## Problem statement
Only the lines from the line that has "return cut(join(lip, neck), bore).translate(GROMMET_AT, 0, 0);" through the line that has "obj.matrix_world = Matrix.Identity(4)" should be reproduced, exactly and with both ends kept.

◆ ◆ ◆

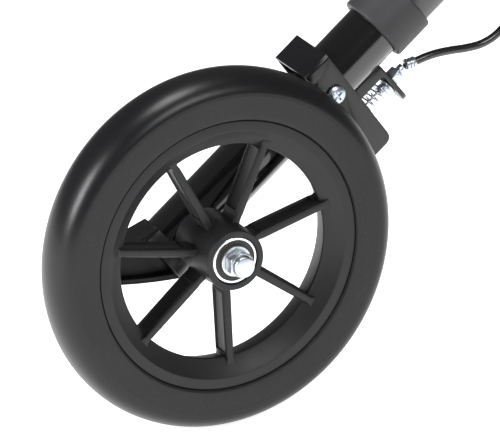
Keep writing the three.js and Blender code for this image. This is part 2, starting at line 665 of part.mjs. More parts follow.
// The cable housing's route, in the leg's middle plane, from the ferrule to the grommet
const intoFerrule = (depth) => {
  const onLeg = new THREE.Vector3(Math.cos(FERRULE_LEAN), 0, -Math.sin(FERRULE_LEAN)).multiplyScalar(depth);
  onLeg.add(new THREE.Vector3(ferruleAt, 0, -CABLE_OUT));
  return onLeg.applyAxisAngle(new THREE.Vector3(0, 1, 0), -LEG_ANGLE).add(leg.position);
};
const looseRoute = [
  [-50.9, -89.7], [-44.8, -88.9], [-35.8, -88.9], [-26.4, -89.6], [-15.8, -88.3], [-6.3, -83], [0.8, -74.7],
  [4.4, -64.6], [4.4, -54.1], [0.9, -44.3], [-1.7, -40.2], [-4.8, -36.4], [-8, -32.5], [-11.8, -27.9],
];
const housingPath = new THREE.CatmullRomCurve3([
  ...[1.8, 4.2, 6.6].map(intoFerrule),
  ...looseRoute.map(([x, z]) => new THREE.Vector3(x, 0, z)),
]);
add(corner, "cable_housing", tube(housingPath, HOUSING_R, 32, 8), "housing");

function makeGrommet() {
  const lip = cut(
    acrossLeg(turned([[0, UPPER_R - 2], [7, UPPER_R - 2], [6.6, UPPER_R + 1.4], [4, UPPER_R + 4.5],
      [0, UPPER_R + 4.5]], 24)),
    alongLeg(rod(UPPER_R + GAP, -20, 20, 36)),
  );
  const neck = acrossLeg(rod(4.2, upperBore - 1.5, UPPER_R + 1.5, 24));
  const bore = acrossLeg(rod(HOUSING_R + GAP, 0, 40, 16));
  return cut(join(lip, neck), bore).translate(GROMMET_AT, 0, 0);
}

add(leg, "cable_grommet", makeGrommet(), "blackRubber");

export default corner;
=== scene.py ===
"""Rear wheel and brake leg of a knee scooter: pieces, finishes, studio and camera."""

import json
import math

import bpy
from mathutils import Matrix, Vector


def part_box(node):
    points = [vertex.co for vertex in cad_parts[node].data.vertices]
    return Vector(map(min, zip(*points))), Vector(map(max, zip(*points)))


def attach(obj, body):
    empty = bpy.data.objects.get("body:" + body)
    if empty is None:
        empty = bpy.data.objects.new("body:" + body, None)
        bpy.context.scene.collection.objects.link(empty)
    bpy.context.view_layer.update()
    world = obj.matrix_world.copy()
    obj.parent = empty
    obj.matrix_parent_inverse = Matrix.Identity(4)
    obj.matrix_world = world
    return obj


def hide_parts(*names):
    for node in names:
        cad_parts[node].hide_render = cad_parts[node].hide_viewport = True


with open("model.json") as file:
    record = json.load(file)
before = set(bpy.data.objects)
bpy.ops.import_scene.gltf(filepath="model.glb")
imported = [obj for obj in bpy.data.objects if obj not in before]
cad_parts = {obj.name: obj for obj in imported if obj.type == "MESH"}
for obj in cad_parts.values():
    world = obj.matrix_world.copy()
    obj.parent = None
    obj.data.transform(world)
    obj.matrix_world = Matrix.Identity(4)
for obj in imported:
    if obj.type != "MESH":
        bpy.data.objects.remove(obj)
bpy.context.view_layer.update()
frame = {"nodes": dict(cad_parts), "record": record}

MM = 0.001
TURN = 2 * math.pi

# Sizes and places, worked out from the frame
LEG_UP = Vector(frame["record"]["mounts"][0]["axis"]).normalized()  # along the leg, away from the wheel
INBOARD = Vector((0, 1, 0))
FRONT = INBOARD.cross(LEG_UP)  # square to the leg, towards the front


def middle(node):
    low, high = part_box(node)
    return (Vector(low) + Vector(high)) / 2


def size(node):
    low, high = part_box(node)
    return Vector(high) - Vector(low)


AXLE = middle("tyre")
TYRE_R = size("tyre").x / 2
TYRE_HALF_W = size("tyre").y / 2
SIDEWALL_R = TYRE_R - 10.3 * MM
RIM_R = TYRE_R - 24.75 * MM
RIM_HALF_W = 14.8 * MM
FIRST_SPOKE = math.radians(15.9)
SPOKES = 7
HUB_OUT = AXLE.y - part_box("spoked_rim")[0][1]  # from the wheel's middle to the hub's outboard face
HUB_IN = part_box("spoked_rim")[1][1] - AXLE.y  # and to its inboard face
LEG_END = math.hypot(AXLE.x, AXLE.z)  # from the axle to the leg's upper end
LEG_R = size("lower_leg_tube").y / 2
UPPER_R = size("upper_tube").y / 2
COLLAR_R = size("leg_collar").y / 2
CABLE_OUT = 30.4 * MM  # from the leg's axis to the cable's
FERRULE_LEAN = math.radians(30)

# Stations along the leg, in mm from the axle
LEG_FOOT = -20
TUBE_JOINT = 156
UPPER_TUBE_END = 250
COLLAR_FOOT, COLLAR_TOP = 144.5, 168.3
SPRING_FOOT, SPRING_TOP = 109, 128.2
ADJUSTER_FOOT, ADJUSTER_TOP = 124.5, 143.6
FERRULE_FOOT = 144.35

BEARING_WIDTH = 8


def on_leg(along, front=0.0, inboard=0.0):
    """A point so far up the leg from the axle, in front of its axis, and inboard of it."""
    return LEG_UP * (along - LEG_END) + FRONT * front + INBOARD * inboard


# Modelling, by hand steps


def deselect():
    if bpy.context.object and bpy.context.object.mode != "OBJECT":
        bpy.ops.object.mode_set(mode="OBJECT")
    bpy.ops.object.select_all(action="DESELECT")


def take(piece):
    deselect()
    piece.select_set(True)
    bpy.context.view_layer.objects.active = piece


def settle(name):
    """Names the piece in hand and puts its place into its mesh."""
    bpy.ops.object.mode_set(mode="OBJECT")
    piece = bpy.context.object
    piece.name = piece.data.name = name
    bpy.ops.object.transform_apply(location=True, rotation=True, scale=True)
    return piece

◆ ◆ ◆

## Solution to the problem
  return cut(join(lip, neck), bore).translate(GROMMET_AT, 0, 0);
}

add(leg, "cable_grommet", makeGrommet(), "blackRubber");

export default corner;
=== scene.py ===
"""Rear wheel and brake leg of a knee scooter: pieces, finishes, studio and camera."""

import json
import math

import bpy
from mathutils import Matrix, Vector


def part_box(node):
    points = [vertex.co for vertex in cad_parts[node].data.vertices]
    return Vector(map(min, zip(*points))), Vector(map(max, zip(*points)))


def attach(obj, body):
    empty = bpy.data.objects.get("body:" + body)
    if empty is None:
        empty = bpy.data.objects.new("body:" + body, None)
        bpy.context.scene.collection.objects.link(empty)
    bpy.context.view_layer.update()
    world = obj.matrix_world.copy()
    obj.parent = empty
    obj.matrix_parent_inverse = Matrix.Identity(4)
    obj.matrix_world = world
    return obj


def hide_parts(*names):
    for node in names:
        cad_parts[node].hide_render = cad_parts[node].hide_viewport = True


with open("model.json") as file:
    record = json.load(file)
before = set(bpy.data.objects)
bpy.ops.import_scene.gltf(filepath="model.glb")
imported = [obj for obj in bpy.data.objects if obj not in before]
cad_parts = {obj.name: obj for obj in imported if obj.type == "MESH"}
for obj in cad_parts.values():
    world = obj.matrix_world.copy()
    obj.parent = None
    obj.data.transform(world)
    obj.matrix_world = Matrix.Identity(4)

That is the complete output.